- **WHAT YOU WILL DO**
Print exactly the part opening with the line containing "base_rails();" and closing with the line containing "for node in", with both of those lines included.
- - -
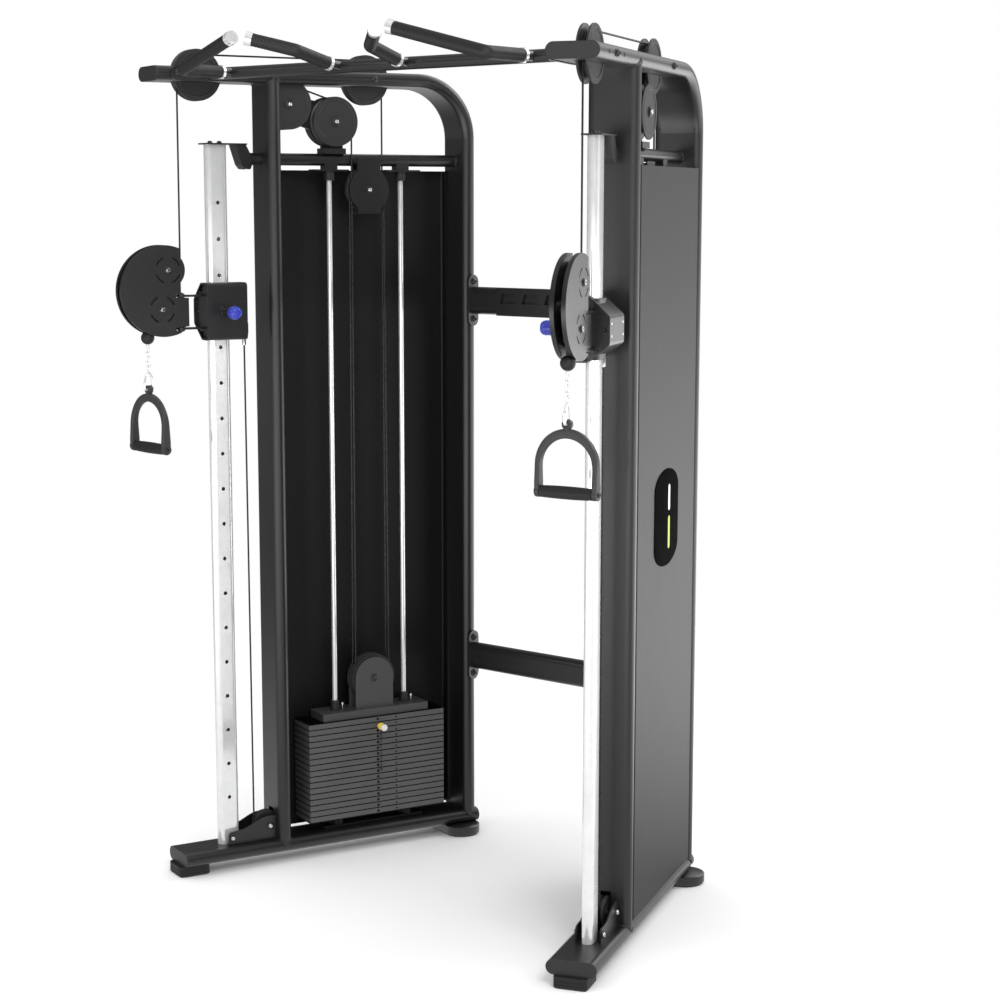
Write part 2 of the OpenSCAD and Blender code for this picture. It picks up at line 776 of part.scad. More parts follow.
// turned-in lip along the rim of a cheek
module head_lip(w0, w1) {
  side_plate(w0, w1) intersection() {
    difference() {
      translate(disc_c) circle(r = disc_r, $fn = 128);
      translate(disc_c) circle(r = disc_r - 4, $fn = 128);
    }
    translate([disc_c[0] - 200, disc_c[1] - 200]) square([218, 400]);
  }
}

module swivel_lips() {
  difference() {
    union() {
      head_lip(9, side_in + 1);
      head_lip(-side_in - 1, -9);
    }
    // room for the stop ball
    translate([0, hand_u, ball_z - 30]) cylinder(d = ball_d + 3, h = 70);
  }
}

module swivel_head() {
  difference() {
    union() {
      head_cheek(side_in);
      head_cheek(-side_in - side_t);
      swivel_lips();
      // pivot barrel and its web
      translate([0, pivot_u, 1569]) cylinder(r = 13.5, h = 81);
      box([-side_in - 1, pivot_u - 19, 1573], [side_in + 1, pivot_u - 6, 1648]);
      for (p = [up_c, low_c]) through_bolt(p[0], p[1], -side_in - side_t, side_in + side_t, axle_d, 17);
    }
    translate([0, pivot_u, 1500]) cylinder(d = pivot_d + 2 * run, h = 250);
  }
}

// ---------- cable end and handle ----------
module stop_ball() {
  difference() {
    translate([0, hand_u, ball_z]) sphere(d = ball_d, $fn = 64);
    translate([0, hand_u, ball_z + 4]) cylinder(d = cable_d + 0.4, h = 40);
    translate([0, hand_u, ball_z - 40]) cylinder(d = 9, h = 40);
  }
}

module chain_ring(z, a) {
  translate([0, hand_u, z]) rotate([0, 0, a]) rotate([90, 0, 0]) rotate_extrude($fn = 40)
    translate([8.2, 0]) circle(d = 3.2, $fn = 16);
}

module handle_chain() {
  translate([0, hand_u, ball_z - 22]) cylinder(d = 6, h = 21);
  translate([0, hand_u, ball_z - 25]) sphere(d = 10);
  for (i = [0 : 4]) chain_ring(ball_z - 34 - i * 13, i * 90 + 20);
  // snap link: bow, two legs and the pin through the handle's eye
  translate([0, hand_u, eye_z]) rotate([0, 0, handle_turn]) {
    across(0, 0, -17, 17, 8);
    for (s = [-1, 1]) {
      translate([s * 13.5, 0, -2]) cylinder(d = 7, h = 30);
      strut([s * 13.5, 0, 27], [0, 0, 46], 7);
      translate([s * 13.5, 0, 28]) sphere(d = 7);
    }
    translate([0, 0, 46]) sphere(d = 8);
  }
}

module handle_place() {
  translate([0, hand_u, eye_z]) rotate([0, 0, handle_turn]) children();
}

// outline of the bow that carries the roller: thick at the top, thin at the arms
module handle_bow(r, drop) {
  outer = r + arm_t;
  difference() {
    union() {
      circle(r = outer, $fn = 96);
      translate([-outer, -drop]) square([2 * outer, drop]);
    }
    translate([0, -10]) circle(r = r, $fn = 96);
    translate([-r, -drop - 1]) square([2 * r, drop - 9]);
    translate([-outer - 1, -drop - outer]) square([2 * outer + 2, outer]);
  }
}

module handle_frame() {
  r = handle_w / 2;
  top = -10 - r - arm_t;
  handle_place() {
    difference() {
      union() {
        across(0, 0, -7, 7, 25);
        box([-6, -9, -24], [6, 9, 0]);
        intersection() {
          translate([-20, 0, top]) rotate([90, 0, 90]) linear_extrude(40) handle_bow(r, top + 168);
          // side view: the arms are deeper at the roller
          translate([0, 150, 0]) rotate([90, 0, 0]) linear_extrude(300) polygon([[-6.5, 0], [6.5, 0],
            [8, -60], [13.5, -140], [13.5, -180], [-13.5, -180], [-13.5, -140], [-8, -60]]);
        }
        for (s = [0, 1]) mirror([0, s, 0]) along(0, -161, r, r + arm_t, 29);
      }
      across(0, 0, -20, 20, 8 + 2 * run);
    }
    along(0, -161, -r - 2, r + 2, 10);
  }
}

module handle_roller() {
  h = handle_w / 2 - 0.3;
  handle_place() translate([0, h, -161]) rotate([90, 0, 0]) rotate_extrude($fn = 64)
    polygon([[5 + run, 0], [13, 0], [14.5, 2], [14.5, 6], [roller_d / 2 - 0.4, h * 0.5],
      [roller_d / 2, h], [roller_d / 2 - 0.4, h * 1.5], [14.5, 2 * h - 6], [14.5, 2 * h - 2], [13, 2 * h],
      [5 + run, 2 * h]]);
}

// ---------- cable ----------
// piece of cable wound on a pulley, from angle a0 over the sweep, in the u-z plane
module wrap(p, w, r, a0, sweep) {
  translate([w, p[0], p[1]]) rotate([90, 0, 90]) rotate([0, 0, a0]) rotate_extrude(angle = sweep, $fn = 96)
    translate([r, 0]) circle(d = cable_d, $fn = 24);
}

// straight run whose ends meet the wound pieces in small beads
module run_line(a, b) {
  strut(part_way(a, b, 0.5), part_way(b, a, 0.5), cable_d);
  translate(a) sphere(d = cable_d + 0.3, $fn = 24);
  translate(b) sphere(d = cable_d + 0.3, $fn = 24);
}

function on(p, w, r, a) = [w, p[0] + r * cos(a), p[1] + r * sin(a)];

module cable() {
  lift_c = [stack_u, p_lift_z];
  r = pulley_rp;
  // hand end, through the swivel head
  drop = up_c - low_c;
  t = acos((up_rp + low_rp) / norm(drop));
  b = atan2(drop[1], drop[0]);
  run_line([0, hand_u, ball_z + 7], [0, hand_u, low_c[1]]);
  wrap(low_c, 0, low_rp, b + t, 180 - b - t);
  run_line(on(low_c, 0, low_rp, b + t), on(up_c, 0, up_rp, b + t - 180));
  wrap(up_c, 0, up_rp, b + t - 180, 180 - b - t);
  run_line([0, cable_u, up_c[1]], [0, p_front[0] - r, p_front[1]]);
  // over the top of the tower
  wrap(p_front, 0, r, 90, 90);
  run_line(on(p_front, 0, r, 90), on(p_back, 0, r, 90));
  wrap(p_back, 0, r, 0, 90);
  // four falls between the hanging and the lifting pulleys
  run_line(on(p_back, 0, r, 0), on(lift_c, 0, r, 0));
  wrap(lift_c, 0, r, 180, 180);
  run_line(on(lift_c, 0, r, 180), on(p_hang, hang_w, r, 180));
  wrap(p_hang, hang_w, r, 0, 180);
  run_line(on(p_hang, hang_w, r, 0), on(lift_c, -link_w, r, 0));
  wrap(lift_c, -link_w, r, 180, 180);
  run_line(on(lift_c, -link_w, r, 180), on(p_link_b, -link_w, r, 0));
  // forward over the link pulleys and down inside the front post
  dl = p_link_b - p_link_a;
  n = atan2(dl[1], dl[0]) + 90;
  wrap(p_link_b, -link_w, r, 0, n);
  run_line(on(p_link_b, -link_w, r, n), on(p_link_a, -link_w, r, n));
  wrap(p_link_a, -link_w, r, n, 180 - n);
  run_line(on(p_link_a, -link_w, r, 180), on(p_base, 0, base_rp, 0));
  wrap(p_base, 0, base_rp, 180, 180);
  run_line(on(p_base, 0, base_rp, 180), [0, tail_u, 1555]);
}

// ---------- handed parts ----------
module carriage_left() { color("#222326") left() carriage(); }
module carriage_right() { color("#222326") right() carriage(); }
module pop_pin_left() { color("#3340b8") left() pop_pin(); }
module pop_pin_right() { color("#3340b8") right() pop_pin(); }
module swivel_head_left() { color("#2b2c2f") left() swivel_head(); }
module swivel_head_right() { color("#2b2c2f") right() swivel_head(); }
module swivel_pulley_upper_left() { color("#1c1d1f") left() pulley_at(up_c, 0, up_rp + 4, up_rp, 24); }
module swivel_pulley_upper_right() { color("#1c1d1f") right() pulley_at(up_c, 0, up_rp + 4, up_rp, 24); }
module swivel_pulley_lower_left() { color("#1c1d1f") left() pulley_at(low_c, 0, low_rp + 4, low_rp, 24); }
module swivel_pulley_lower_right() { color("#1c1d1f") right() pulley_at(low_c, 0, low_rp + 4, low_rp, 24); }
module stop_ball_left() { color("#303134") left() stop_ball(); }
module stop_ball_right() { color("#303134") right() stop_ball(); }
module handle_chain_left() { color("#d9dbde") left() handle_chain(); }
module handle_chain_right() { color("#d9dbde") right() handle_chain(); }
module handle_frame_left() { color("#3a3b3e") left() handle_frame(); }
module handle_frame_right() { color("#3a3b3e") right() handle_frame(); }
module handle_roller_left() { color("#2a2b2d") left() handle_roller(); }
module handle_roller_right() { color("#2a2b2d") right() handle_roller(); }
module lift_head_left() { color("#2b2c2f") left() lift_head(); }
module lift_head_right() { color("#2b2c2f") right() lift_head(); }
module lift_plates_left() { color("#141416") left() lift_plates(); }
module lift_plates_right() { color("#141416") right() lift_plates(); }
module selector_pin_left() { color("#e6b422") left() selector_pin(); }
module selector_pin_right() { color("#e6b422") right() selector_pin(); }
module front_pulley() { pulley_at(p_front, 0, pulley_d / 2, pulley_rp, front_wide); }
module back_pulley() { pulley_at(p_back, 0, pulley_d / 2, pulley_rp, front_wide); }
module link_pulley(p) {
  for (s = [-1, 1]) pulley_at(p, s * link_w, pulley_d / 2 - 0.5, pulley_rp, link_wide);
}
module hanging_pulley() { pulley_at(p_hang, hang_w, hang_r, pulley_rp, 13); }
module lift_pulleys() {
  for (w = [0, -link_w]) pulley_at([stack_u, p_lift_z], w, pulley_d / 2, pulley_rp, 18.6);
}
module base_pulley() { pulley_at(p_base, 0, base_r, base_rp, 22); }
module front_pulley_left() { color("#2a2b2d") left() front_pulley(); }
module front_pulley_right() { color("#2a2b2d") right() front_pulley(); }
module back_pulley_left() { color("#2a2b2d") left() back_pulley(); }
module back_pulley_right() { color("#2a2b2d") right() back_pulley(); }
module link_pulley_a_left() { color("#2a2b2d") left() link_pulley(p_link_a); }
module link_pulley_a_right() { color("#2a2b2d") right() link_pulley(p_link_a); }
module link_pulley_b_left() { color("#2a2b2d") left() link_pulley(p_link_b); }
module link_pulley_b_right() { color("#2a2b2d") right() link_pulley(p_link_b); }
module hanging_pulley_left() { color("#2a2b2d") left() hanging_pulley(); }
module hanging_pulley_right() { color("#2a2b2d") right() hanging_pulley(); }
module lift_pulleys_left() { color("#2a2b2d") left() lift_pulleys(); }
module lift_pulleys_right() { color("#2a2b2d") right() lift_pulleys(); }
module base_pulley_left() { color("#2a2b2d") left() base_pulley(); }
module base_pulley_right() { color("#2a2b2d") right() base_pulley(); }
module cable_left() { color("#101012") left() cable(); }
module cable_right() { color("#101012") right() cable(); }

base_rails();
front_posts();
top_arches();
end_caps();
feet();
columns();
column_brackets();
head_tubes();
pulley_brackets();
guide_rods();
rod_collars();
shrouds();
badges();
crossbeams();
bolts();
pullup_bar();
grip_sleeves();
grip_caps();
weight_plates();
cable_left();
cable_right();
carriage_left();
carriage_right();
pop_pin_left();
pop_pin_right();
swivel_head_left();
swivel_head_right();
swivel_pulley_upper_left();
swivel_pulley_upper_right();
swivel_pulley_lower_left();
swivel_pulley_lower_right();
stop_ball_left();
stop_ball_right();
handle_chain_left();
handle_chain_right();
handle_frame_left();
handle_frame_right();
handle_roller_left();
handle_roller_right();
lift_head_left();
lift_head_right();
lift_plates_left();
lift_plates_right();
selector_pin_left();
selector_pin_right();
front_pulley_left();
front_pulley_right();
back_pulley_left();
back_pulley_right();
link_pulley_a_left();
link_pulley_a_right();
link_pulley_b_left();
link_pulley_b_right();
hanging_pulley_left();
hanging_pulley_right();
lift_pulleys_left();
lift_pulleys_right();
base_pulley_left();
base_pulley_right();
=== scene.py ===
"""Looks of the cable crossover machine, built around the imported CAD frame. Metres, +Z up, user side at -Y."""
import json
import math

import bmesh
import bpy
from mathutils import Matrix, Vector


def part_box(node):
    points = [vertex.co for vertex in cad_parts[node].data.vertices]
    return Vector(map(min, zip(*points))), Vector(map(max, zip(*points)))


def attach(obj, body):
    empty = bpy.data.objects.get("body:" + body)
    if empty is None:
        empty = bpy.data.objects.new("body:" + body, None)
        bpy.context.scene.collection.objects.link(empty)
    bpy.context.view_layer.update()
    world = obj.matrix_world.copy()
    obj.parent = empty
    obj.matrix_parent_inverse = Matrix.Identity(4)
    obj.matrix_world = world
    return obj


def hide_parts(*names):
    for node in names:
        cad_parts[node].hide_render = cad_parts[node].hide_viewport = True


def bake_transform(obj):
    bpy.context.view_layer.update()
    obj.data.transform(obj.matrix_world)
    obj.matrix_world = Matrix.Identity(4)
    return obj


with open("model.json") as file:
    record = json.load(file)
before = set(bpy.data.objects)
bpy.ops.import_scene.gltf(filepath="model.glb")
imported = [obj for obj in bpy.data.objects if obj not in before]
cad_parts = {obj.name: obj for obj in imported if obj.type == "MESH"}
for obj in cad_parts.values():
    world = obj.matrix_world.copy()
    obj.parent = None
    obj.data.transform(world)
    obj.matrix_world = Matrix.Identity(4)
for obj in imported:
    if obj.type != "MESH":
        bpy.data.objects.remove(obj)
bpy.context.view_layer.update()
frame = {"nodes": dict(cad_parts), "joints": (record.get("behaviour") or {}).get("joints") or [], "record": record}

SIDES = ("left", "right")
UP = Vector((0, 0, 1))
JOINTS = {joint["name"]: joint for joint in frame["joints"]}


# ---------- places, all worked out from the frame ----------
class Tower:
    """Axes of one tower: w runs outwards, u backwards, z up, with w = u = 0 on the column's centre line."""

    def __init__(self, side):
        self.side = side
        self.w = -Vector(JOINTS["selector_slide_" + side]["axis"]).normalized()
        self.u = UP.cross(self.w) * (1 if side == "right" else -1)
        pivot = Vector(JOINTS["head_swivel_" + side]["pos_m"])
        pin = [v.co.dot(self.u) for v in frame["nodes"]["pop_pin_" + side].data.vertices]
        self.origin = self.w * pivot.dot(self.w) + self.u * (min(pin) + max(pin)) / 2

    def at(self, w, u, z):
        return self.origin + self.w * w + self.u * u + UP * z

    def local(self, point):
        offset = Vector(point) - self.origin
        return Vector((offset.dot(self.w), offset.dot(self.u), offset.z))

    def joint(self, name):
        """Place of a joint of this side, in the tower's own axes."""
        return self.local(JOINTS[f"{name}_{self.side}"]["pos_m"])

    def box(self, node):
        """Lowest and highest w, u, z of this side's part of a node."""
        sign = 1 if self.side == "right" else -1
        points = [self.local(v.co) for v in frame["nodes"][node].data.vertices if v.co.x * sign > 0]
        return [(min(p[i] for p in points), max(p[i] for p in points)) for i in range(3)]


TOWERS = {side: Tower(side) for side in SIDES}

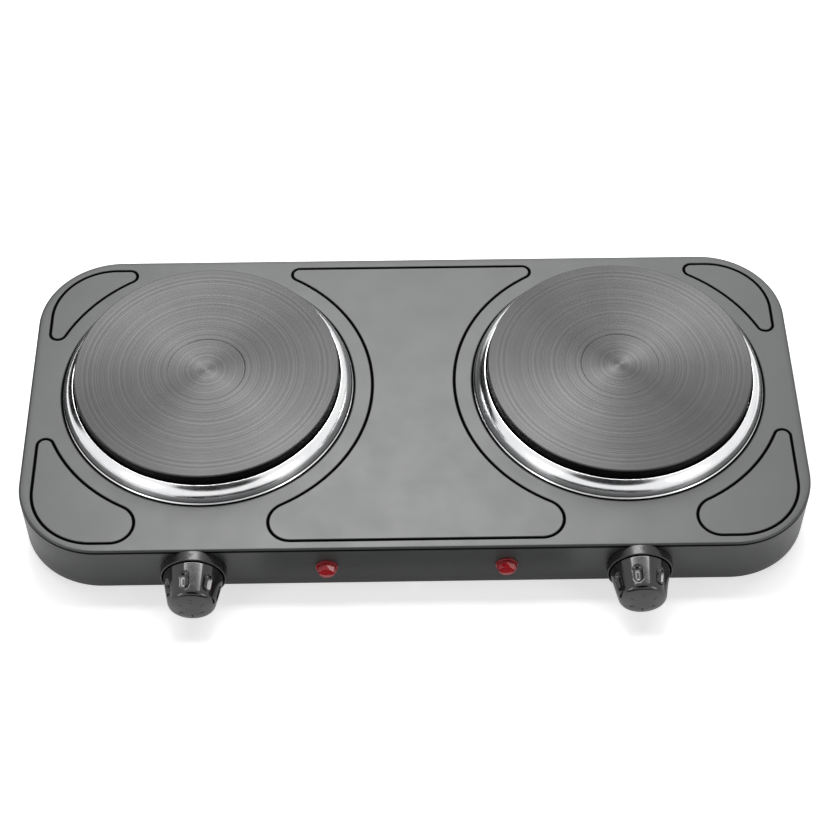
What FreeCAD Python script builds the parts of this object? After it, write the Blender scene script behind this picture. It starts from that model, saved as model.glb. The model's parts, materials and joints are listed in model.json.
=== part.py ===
- - -
- **COMPLETE OUTPUT**
base_rails();
front_posts();
top_arches();
end_caps();
feet();
columns();
column_brackets();
head_tubes();
pulley_brackets();
guide_rods();
rod_collars();
shrouds();
badges();
crossbeams();
bolts();
pullup_bar();
grip_sleeves();
grip_caps();
weight_plates();
cable_left();
cable_right();
carriage_left();
carriage_right();
pop_pin_left();
pop_pin_right();
swivel_head_left();
swivel_head_right();
swivel_pulley_upper_left();
swivel_pulley_upper_right();
swivel_pulley_lower_left();
swivel_pulley_lower_right();
stop_ball_left();
stop_ball_right();
handle_chain_left();
handle_chain_right();
handle_frame_left();
handle_frame_right();
handle_roller_left();
handle_roller_right();
lift_head_left();
lift_head_right();
lift_plates_left();
lift_plates_right();
selector_pin_left();
selector_pin_right();
front_pulley_left();
front_pulley_right();
back_pulley_left();
back_pulley_right();
link_pulley_a_left();
link_pulley_a_right();
link_pulley_b_left();
link_pulley_b_right();
hanging_pulley_left();
hanging_pulley_right();
lift_pulleys_left();
lift_pulleys_right();
base_pulley_left();
base_pulley_right();
=== scene.py ===
"""Looks of the cable crossover machine, built around the imported CAD frame. Metres, +Z up, user side at -Y."""
import json
import math

import bmesh
import bpy
from mathutils import Matrix, Vector


def part_box(node):
    points = [vertex.co for vertex in cad_parts[node].data.vertices]
    return Vector(map(min, zip(*points))), Vector(map(max, zip(*points)))


def attach(obj, body):
    empty = bpy.data.objects.get("body:" + body)
    if empty is None:
        empty = bpy.data.objects.new("body:" + body, None)
        bpy.context.scene.collection.objects.link(empty)
    bpy.context.view_layer.update()
    world = obj.matrix_world.copy()
    obj.parent = empty
    obj.matrix_parent_inverse = Matrix.Identity(4)
    obj.matrix_world = world
    return obj


def hide_parts(*names):
    for node in names:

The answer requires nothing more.